What PETA Is Doing to Save the Whales and Other Animals at SeaWorld

To help whales, dolphins, and other animals trapped at SeaWorld, PETA uses a variety of tactics, including billboards, demonstrations, complaints to law-enforcement officials, corporate negotiations, shareholder activism, litigation, and celebrity engagement.

During Orlando’s reopening on Thursday, June 11, a crying “dolphin” reminded passersby that SeaWorld breeds for greed and the easiest way to show support for animals is to boycott all marine parks.

In 2013, the documentary Blackfish was released to critical acclaim and became an instant phenomenon, causing stars such as Willie Nelson and Martina McBride to cancel concerts at SeaWorld, schools to cancel field trips there, and park attendance to drop. The film exposed the company’s horrific capture of young orcas in the ocean, the misery of their lifetime confinement, and how this cruelty led the frustrated orca Tilikum—who died after 33 years in a concrete prison—to kill three humans, even though orcas in nature have never hurt a human.

Since Blackfish, four of SeaWorld’s CEOs have resigned and more than 1,200 of its employees have been laid off. Dozens of its corporate partners—including Snickers, TripAdvisor, Airbnb, Booking.com, Alaska Airlines, JetBlue, Mattel, Southwest Airlines, STA Travel, and Taco Bell—have severed ties with the company.

The corporation has faced more than half a dozen lawsuits from shareholders, including a securities class-action lawsuit alleging that it misled investors about the impact of Blackfish and the unethical treatment of the orcas at its parks. The company and its former CEO paid $5 million to settle fraud charges brought by the U.S. Securities and Exchange Commission for misleading investors regarding the documentary’s effect on the company. Internal e-mails show that executives were sharing a confidential spreadsheet titled “Lost Blackfish Revenue” nearly eight months before they finally admitted to investors that the documentary was having an impact.

In 2016, faced with plunging stock prices and impending state and federal legislation to ban orca breeding, SeaWorld was forced to end its own sordid orca-breeding program—a practice that has since been made illegal in California—because, according to its now-former CEO:

“[T]he data and trends showed it was either a SeaWorld without whales or a world without SeaWorld.”

SeaWorld knows that its remaining customers come for the new rides, concerts, and other forms of amusement that don’t harm animals. In February 2020—after a months-long PETA campaign—SeaWorld was forced to stop allowing trainers to stand on dolphins’ faces and ride on their backs in cruel circus-style shows.

peta campaign to save the whales and dolphins at SeaWorld

© dreamstime.com/Paul Brewster

SeaWorld finally listened to PETA and will stop using dolphins as surfboards. Trainers will no longer stand on dolphins’ faces or surf on them in circus-style shows.

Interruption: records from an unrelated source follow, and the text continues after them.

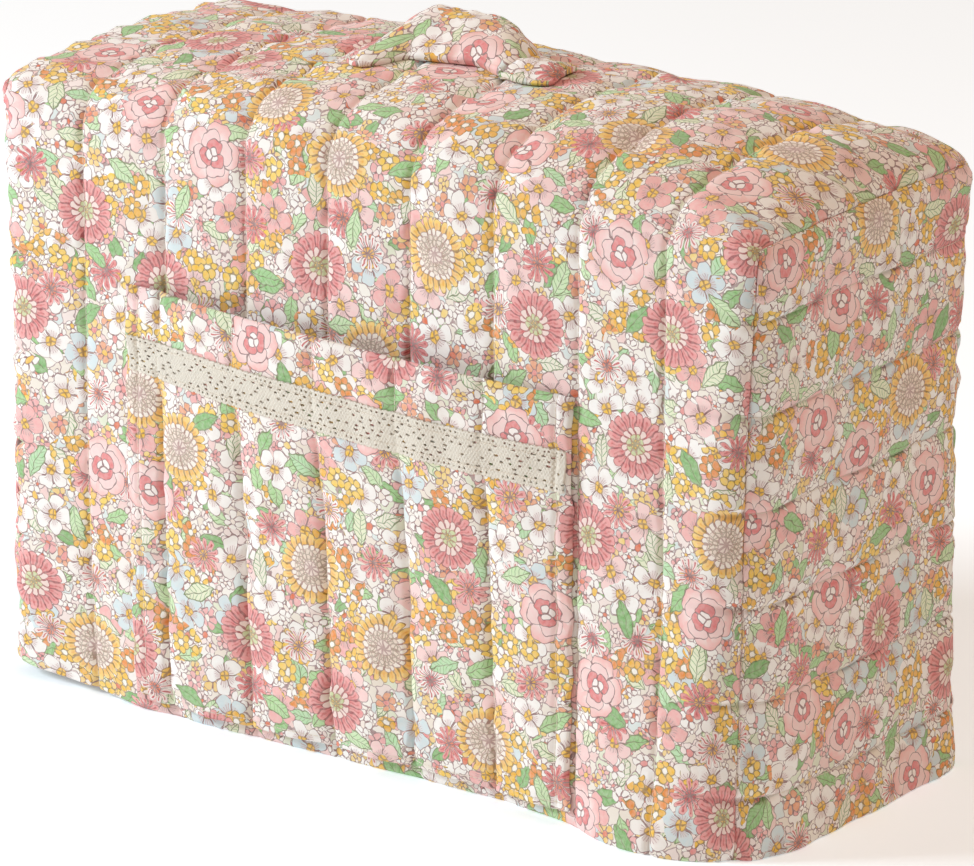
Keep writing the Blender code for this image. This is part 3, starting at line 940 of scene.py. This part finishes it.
def handle_spot(s, t, outside):
    """The strap's padded upper face and its underside, which sags a little."""
    under, way_out = laid(handle_under, s, t)
    to_end = HANDLE_LENGTH / 2 - abs(s)
    to_edge = np.minimum(HANDLE_WIDTH / 2 - abs(t), to_end)
    full = (1 - (2 * t / HANDLE_WIDTH) ** 2) * rolled(to_end, HANDLE_END)
    turned = HANDLE_TURNED * (1 - rolled(to_edge, HANDLE_TURNED_REACH))
    relief = 0.0006 * waves(91, s, t, 0.016) * full
    relief += 0.0005 * waves(92, s, t * 0.2, 0.009) * (1 - full)
    from_stitching = (to_edge - HANDLE_STITCHING) / HANDLE_STITCH_REACH
    relief -= HANDLE_STITCH_DENT * np.exp(-from_stitching ** 2)
    face = HANDLE_EDGE + HANDLE_PADDING * full + relief - turned
    sag = HANDLE_SAG * handle_arch(s) * rolled(HANDLE_WIDTH / 2 - abs(t), HANDLE_SAG_EDGE)
    sag = sag * (1 + HANDLE_SAG_TILT * np.clip(s / 0.03, -1, 1))
    return under + way_out * np.where(outside, face, turned - sag)[:, None]


handle = sheet("handle_strap", between(-HANDLE_LENGTH / 2, HANDLE_LENGTH / 2, 0.0016),
               between(-HANDLE_WIDTH / 2, HANDLE_WIDTH / 2, 0.0014), handle_spot, COTTON,
               (2.31, 0.63))
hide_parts("handle")


# Stitching. Cream cotton thread in every quilting line, round the pocket, along both sides of
# the lace and round the handle. Each stitch is a short thread that dips at both ends.

STITCH_PITCH = 0.0030
STITCH_LENGTH = 0.0023
STITCH_LIFT = 0.00005
STITCH_ARCH = 0.00025
THREAD = 0.00017
HEM_CLEAR = 0.004
BEHIND_POCKET = 0.03
POCKET_TOPSTITCHING = 0.2065
LACE_STITCHING = 0.64
HANDLE_FOOT_STITCHING = 0.010


def cotton_thread():
    """Cream thread with painted shade, laid as random noise, for where its twist turns under."""
    made, shader, thread = new_material("cotton_thread", roughness=0.8, sheen=0.1)
    place = thread.node("ShaderNodeTexCoord", None, None, "Object")
    painted_twist_shade = thread.node("ShaderNodeTexNoise", None, {"Vector": place, "Scale": 900.0})
    # Painted shade: the noise darkens the thread where its twist would turn under.
    colour = painted_twist_shade.over(dye("E2D2BE"), dye("F6ECDD"))
    thread.tree.links.new(colour.socket, shader.inputs["Base Color"])
    return made


COTTON_THREAD = cotton_thread()


def stitches(name, seams):
    """Short threads along seams. A seam is a function from ways along it to spots, and a length."""
    threads = bpy.data.curves.new(name, "CURVE")
    threads.dimensions = "3D"
    threads.bevel_depth = THREAD
    threads.bevel_resolution = 1
    threads.use_fill_caps = True
    for seam, length in seams:
        starts = np.arange(STITCH_PITCH, length - STITCH_PITCH, STITCH_PITCH)
        rows = [seam(starts + k * STITCH_LENGTH,
                     np.full_like(starts, STITCH_LIFT + STITCH_ARCH * rise))
                for k, rise in ((0.0, 0.0), (0.5, 1.0), (1.0, 0.0))]
        for spots in zip(*rows):
            spline = threads.splines.new("POLY")
            spline.points.add(2)
            for point, spot in zip(spline.points, spots):
                point.co = (*spot, 1)
    shape = bpy.data.objects.new(name + "_line", threads)
    bpy.context.scene.collection.objects.link(shape)
    shaped = shape.evaluated_get(bpy.context.evaluated_depsgraph_get())
    mesh = bpy.data.meshes.new_from_object(shaped)
    bpy.data.objects.remove(shape, do_unlink=True)
    mesh.shade_smooth()
    mesh.materials.clear()
    mesh.materials.append(COTTON_THREAD)
    made = bpy.data.objects.new(name, mesh)
    bpy.context.scene.collection.objects.link(made)
    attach(made, "root")
    return made


def body_seam(x, start, end):
    """A quilting line of the body from one run to another."""
    def seam(ways, proud):
        run = start + ways
        base, way_out = laid(body_place, np.full_like(run, x), run)
        return base + way_out * (body_relief(np.full_like(run, x), run) + proud)[:, None]
    return seam, end - start


def end_seam(side, seed, z):
    """A level quilting line across an end."""
    def seam(ways, proud):
        y, up = ways - DEPTH / 2, np.full_like(ways, z)
        base, way_out = laid(end_place(side), y, up)
        return base + way_out * (end_relief(seed, y, up) + proud)[:, None]
    return seam, DEPTH


def pocket_seam(x_of, z_of, length, proud_by=0.0):
    """A line on the pocket's face, or proud of it, where the ways give x and z."""
    def seam(ways, proud):
        x, z = x_of(ways), z_of(ways)
        return pocket_at(x, z, np.full(x.shape, True), proud + proud_by)
    return seam, length


def handle_seam(s_of, t_of, length):
    """A line on the strap, where the ways give the place along it and across it."""
    def seam(ways, proud):
        s, t = s_of(ways), t_of(ways)
        _, way_out = laid(handle_under, s, t)
        return handle_spot(s, t, np.full(s.shape, True)) + way_out * proud[:, None]
    return seam, length


def mouth_at(x):
    """Height of the pocket's mouth over one place."""
    return float(curve(MOUTH_HEIGHTS, np.array([x]))[0])


quilting = []
for x in body_lines:
    covered = POCKET_LEFT < x < POCKET_RIGHT
    start = mouth_at(x) - BEHIND_POCKET if covered else HEM_CLEAR
    quilting.append(body_seam(x, start, HEM_TO_HEM - HEM_CLEAR))
stitches("quilting_thread_body", quilting)
for end_name, side, seed in (("right", 1, 31), ("left", -1, 51)):
    level = [end_seam(side, seed, z) for z in end_lines]
    stitches("quilting_thread_" + end_name, level)

upright = [(x, mouth_at(x) - POCKET_FOOT) for x in pocket_lines]
upright += [(x, POCKET_TOPSTITCHING) for x in topstitched]
pocket_seams = [pocket_seam(lambda w, x=x: np.full_like(w, x), lambda w: POCKET_FOOT + w, length)
                for x, length in upright]
pocket_seams.append(pocket_seam(lambda w: POCKET_LEFT + w,
                                lambda w: np.full_like(w, POCKET_FOOT + HEM_CLEAR),
                                POCKET_RIGHT - POCKET_LEFT))
stitches("pocket_thread", pocket_seams)
lace_seams = [pocket_seam(lambda w: lace_left + w,
                          lambda w, a=a: curve(LACE_HEIGHTS, lace_left + w) + a * LACE_WIDTH / 2,
                          lace_length, LACE_THICKNESS + LACE_GAP)
              for a in (-LACE_STITCHING, LACE_STITCHING)]
stitches("lace_thread", lace_seams)
strap, half = HANDLE_LENGTH / 2 - HANDLE_STITCHING, HANDLE_WIDTH / 2 - HANDLE_STITCHING
handle_seams = [handle_seam(lambda w: w - strap, lambda w, t=t: np.full_like(w, t), 2 * strap)
                for t in (-half, half)]
handle_seams += [handle_seam(lambda w, s=s: np.full_like(w, s), lambda w: w - half, 2 * half)
                 for s in (-strap, -strap + HANDLE_FOOT_STITCHING,
                           strap - HANDLE_FOOT_STITCHING, strap)]
stitches("handle_thread", handle_seams)


# Floor, light and camera. A plain white floor, soft daylight from the front left, a weaker lamp
# above and the photograph's view.

AZIMUTH = 0.632335782
ELEVATION = 0.326217701
DISTANCE = 4.70935
TARGET = Vector((0.008746, 0.0028, 0.14993))
SENSOR_WIDTH = 36
FOCAL = 9739.85 / 974 * SENSOR_WIDTH

floor_mesh = bpy.data.meshes.new("floor")
bm = bmesh.new()
bmesh.ops.create_grid(bm, x_segments=1, y_segments=1, size=30)
bm.to_mesh(floor_mesh)
bm.free()
floor = bpy.data.objects.new("floor", floor_mesh)
bpy.context.scene.collection.objects.link(floor)
floor_paint = bpy.data.materials.new("floor_paint")
floor_paint.use_nodes = True
floor_look = floor_paint.node_tree.nodes["Principled BSDF"].inputs
floor_look["Base Color"].default_value = (0.93, 0.955, 0.97, 1)
floor_look["Emission Color"].default_value = (0.84, 0.94, 1.0, 1)
floor_look["Emission Strength"].default_value = 0.30
floor_look["Roughness"].default_value = 0.9
floor_mesh.materials.append(floor_paint)

world = bpy.data.worlds.new("studio")
world.use_nodes = True
sky = world.node_tree.nodes["Background"].inputs
sky["Color"].default_value = (1.0, 0.715, 0.505, 1)
sky["Strength"].default_value = 0.277
bpy.context.scene.world = world


def lamp(name, spot, aim, size, watts, colour):
    """A square lamp at a spot, turned towards its aim."""
    data = bpy.data.lights.new(name, "AREA")
    data.size = size
    data.energy = watts
    data.color = colour
    made = bpy.data.objects.new(name, data)
    made.location = spot
    made.rotation_euler = (Vector(aim) - Vector(spot)).to_track_quat("-Z", "Y").to_euler()
    bpy.context.scene.collection.objects.link(made)


lamp("daylight", (-2.3, -1.78, 1.7), (0, 0, 0.15), 1.0, 104, (0.79, 0.90, 1.0))
lamp("overhead", (1.3, 0.5, 3.2), (0, 0, 0.15), 1.4, 40, (1.0, 0.86, 0.76))

camera = bpy.data.objects.new("camera", bpy.data.cameras.new("camera"))
camera.data.lens = FOCAL
camera.data.sensor_width = SENSOR_WIDTH
camera.data.clip_end = 100
away = Vector((math.sin(AZIMUTH) * math.cos(ELEVATION), -math.cos(AZIMUTH) * math.cos(ELEVATION),
               math.sin(ELEVATION)))
camera.location = TARGET + away * DISTANCE
camera.rotation_euler = away.to_track_quat("Z", "Y").to_euler()
bpy.context.scene.collection.objects.link(camera)
bpy.context.scene.camera = camera
bpy.context.scene.view_settings.view_transform = "Standard"
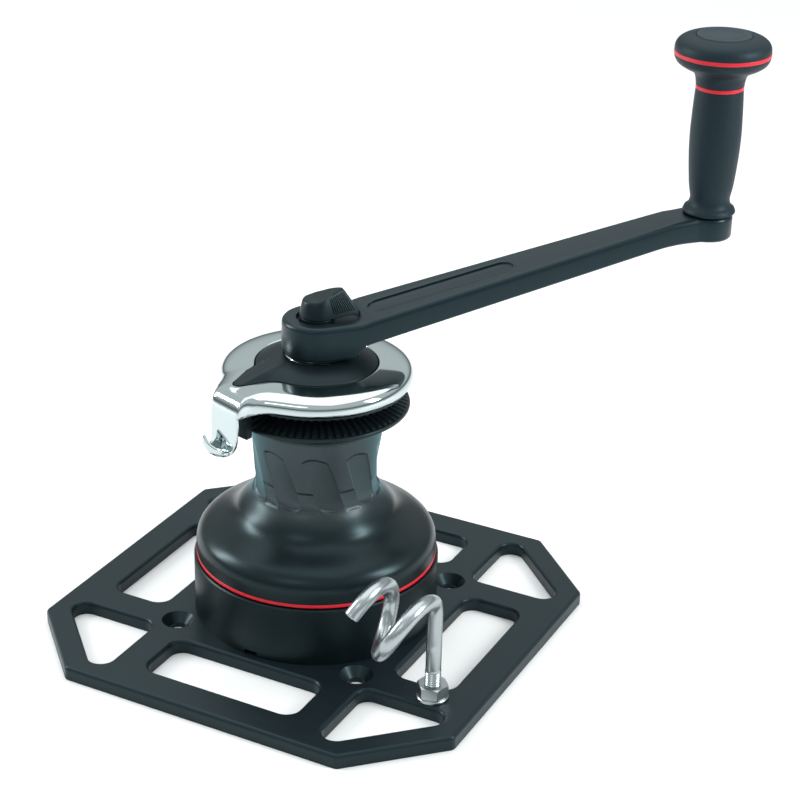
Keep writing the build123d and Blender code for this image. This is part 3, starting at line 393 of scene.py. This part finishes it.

SeaWorld claims that it’s committed to “protecting and conserving animals worldwide,” but in 2018, its publicly funded conservation fund only spent the equivalent of about 2.2% of the company’s profits. True conservation is about helping animals in their own environment, not imprisoning them for entertainment.

PETA is urging SeaWorld to modernize its business by ending its sordid dolphin- and whale-breeding programs and relocating the animals to seaside sanctuaries, where they can thrive in the enrichment and diversity of the sea while still receiving care, food, and veterinary support.

SeaWorld teaches the public the wrong lesson: that animals are ours to do with as we please, which perpetuates speciesism, a human-supremacist worldview.